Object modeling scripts
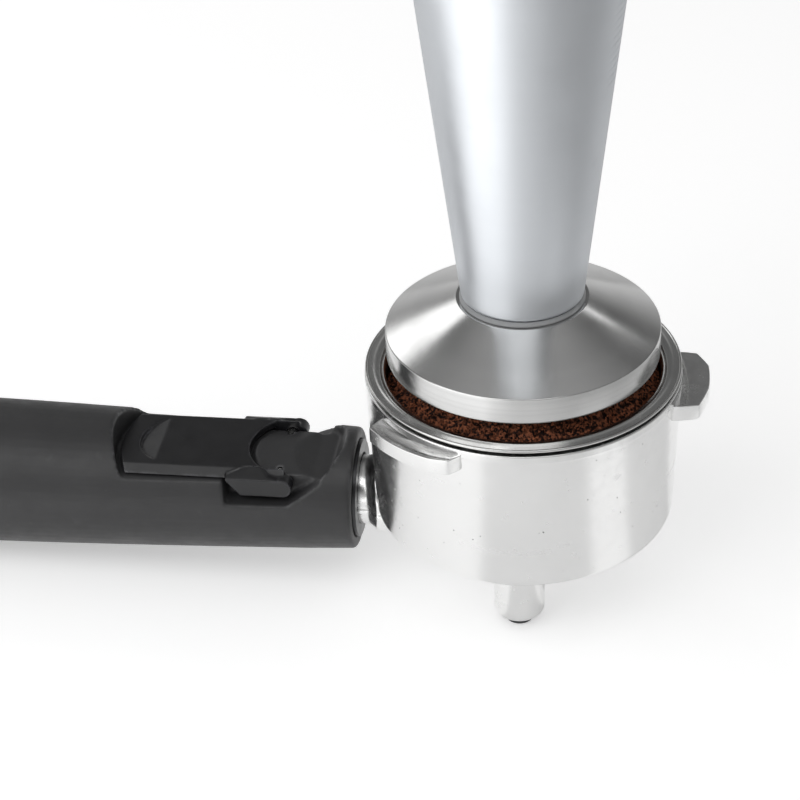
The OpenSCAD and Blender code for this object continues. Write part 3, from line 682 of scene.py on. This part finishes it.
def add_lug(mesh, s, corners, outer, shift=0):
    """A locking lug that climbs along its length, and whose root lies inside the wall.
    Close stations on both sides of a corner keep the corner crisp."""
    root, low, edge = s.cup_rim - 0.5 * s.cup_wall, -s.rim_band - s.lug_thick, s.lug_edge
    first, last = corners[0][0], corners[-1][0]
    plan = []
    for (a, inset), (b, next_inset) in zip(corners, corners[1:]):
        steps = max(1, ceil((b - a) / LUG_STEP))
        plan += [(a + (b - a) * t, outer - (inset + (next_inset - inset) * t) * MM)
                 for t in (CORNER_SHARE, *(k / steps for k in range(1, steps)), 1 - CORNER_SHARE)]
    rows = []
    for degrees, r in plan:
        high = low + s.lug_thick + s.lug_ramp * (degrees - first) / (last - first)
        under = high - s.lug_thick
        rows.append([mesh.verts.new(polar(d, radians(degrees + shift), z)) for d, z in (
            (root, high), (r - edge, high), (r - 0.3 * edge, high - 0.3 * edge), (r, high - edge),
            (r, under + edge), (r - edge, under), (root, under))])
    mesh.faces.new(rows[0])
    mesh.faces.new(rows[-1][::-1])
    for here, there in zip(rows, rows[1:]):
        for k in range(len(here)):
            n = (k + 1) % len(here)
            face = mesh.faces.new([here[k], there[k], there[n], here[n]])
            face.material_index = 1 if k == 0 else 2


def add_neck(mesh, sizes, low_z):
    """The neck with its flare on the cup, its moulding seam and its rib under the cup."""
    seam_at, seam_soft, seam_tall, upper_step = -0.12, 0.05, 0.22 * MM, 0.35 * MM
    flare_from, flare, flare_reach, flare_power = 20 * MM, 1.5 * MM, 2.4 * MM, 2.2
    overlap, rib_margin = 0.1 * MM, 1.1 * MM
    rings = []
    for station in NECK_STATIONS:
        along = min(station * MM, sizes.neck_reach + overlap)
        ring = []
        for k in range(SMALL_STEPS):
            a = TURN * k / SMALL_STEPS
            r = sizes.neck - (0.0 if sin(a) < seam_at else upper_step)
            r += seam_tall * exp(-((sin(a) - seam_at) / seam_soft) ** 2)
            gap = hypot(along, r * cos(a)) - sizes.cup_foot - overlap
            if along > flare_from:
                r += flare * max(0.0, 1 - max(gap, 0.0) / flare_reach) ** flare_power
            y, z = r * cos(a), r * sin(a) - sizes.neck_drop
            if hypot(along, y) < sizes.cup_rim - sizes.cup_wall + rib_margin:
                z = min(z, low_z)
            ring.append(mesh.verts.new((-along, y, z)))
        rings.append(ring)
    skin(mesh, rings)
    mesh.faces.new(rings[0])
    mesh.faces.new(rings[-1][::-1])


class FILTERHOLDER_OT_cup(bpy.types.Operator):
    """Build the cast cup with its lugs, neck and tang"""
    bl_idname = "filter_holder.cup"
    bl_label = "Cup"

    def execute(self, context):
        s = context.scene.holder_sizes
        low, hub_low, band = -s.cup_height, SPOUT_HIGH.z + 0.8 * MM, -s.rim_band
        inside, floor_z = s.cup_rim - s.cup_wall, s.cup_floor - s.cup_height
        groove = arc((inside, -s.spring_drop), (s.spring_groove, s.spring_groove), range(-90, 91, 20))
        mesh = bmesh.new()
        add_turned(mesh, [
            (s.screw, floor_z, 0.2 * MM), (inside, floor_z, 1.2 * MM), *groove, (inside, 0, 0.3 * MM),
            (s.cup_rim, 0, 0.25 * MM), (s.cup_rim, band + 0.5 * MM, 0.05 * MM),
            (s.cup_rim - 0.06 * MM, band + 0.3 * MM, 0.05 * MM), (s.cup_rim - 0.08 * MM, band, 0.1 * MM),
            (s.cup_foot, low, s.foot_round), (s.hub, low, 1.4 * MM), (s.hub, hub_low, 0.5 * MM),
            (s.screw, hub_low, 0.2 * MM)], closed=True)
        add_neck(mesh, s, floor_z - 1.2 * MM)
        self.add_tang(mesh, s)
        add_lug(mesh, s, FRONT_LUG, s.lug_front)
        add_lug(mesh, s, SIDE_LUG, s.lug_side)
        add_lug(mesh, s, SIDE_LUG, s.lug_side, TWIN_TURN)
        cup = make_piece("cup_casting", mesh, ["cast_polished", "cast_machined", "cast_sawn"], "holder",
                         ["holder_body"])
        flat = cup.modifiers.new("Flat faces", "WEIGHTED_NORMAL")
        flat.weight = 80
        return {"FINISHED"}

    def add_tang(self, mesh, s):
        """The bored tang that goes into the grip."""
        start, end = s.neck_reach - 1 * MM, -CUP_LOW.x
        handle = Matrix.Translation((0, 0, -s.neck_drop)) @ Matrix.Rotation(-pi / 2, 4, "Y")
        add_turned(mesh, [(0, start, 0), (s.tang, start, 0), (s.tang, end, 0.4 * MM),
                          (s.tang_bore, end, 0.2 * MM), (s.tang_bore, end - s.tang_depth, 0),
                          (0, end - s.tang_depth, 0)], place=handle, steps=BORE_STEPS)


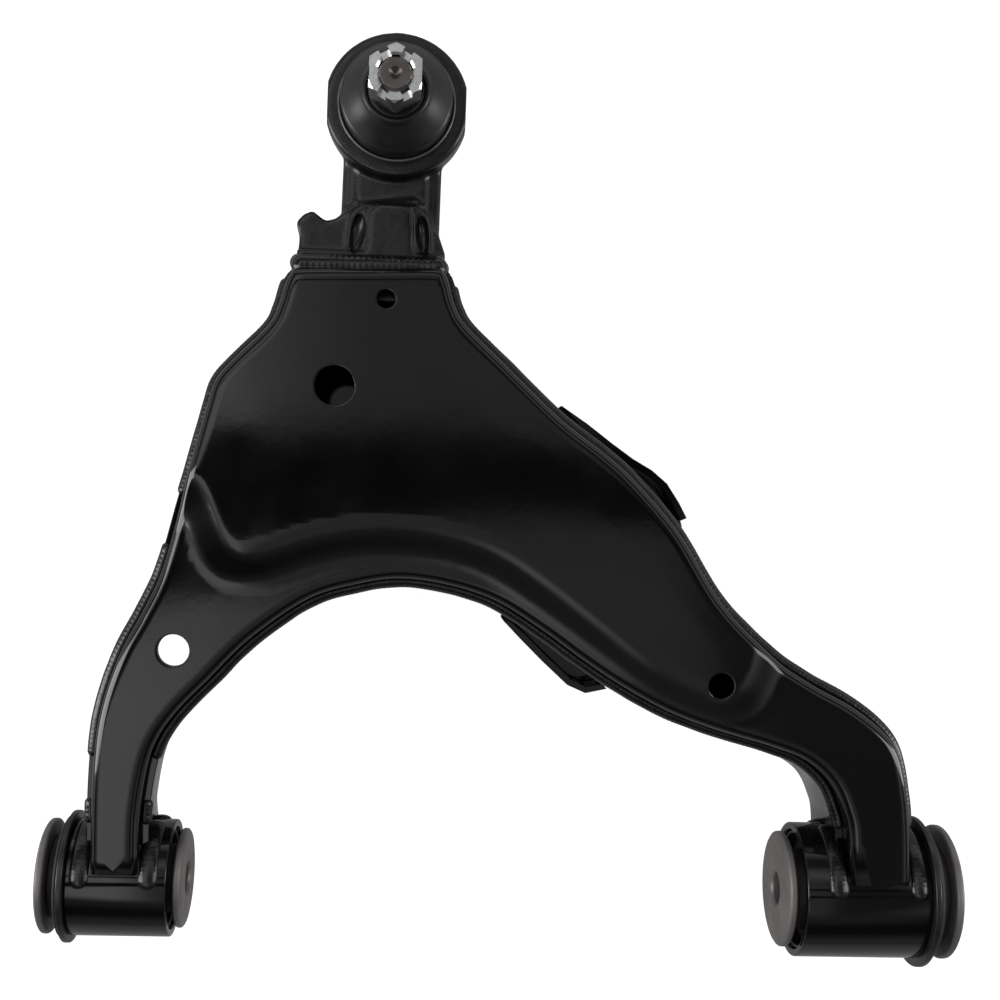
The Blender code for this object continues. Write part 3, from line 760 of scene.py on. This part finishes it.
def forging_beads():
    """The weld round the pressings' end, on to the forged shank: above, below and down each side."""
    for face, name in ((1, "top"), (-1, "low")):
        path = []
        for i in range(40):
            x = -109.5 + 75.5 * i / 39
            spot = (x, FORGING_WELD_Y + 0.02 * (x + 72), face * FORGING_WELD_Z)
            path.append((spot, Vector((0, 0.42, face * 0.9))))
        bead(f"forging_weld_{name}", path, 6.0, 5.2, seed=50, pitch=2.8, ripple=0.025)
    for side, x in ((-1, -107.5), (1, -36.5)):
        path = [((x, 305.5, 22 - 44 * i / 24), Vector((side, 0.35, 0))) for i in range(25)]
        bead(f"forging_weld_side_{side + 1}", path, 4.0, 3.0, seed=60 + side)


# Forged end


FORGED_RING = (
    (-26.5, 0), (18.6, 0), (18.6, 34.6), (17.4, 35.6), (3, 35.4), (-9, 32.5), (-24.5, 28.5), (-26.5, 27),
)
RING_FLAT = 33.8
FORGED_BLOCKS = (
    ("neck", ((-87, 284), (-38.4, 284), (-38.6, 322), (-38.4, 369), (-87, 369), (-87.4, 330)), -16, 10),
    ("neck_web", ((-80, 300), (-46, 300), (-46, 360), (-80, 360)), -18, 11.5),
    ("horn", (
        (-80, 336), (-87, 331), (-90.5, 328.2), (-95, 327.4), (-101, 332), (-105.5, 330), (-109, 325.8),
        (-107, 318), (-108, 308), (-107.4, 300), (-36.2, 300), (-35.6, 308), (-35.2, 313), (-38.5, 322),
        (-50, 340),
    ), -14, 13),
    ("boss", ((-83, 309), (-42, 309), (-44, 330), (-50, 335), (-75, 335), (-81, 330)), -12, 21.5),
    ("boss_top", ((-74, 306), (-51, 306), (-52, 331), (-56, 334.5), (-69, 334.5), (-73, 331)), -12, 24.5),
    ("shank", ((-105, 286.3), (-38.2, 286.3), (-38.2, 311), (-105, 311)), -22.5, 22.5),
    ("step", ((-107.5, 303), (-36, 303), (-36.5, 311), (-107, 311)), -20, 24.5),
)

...

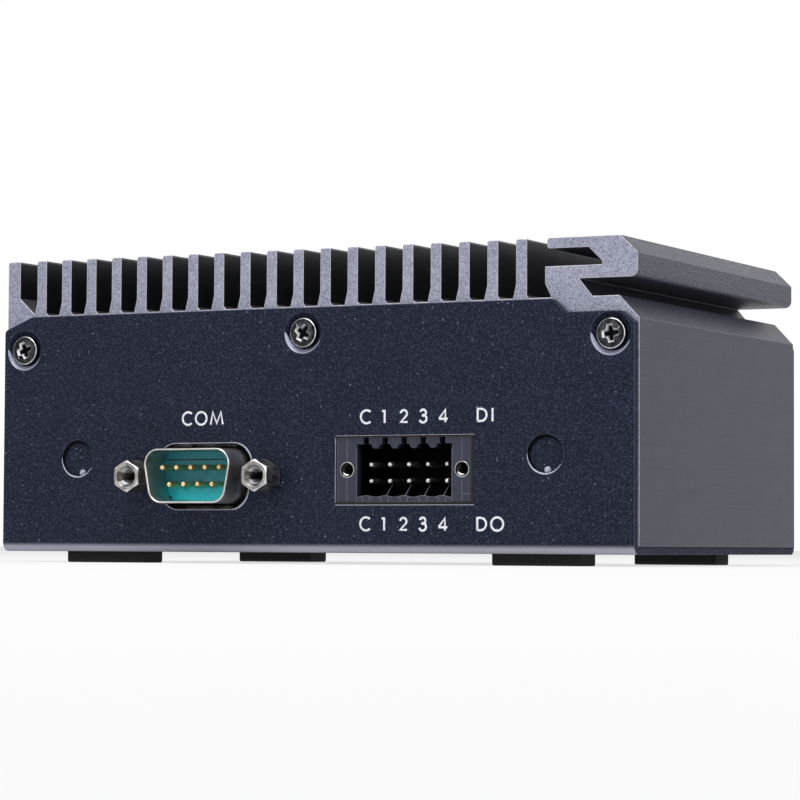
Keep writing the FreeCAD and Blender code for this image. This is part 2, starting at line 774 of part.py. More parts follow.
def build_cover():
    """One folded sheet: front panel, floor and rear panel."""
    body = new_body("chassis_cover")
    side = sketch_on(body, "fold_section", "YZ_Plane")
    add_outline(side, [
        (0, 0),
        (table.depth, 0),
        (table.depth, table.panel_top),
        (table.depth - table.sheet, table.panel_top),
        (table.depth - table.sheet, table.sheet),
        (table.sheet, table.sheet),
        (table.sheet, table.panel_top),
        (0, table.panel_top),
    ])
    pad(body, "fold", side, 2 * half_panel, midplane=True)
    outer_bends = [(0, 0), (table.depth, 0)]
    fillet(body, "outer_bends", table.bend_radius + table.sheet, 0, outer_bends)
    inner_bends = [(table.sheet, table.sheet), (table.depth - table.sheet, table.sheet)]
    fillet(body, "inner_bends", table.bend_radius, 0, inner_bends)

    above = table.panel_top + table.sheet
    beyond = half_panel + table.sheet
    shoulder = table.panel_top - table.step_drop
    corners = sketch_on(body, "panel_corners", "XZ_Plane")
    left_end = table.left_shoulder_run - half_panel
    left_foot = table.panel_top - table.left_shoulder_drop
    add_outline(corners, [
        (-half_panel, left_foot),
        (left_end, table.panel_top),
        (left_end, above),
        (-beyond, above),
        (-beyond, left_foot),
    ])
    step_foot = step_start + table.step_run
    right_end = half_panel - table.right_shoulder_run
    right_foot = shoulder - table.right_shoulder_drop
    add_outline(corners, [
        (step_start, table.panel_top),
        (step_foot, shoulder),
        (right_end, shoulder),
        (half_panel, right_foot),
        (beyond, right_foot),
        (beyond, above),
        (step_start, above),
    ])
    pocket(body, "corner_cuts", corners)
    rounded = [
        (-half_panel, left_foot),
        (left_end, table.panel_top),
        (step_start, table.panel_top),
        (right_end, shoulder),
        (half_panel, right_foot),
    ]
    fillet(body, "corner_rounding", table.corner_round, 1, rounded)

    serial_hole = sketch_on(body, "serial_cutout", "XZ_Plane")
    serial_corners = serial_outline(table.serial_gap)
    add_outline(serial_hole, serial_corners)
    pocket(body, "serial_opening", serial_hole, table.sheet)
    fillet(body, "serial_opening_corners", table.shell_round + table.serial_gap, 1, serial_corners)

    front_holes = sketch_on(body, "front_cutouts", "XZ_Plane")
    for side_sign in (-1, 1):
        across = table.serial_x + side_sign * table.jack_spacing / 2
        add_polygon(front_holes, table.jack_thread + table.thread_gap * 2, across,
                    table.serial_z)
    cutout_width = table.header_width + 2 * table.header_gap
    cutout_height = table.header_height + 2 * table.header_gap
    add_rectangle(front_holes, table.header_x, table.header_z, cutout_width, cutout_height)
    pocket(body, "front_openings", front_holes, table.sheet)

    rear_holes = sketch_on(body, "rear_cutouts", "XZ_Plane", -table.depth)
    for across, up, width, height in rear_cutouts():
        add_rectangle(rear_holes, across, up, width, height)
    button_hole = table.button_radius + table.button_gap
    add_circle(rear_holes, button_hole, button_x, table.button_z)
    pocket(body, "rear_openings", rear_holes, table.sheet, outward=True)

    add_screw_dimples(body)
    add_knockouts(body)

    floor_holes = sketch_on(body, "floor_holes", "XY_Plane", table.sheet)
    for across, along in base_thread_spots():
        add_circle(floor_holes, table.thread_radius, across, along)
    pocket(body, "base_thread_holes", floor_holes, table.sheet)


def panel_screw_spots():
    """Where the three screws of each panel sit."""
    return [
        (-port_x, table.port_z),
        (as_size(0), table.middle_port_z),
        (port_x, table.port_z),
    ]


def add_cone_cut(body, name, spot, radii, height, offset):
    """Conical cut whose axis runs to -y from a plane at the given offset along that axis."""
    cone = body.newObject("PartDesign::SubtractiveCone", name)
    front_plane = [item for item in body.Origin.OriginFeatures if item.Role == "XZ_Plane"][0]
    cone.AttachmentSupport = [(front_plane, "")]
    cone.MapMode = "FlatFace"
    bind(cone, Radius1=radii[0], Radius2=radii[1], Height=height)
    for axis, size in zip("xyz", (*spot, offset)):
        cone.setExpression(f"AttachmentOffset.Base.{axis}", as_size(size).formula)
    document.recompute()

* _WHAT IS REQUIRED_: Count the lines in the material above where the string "Blender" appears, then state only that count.

* _WRITTEN REPLY_: 3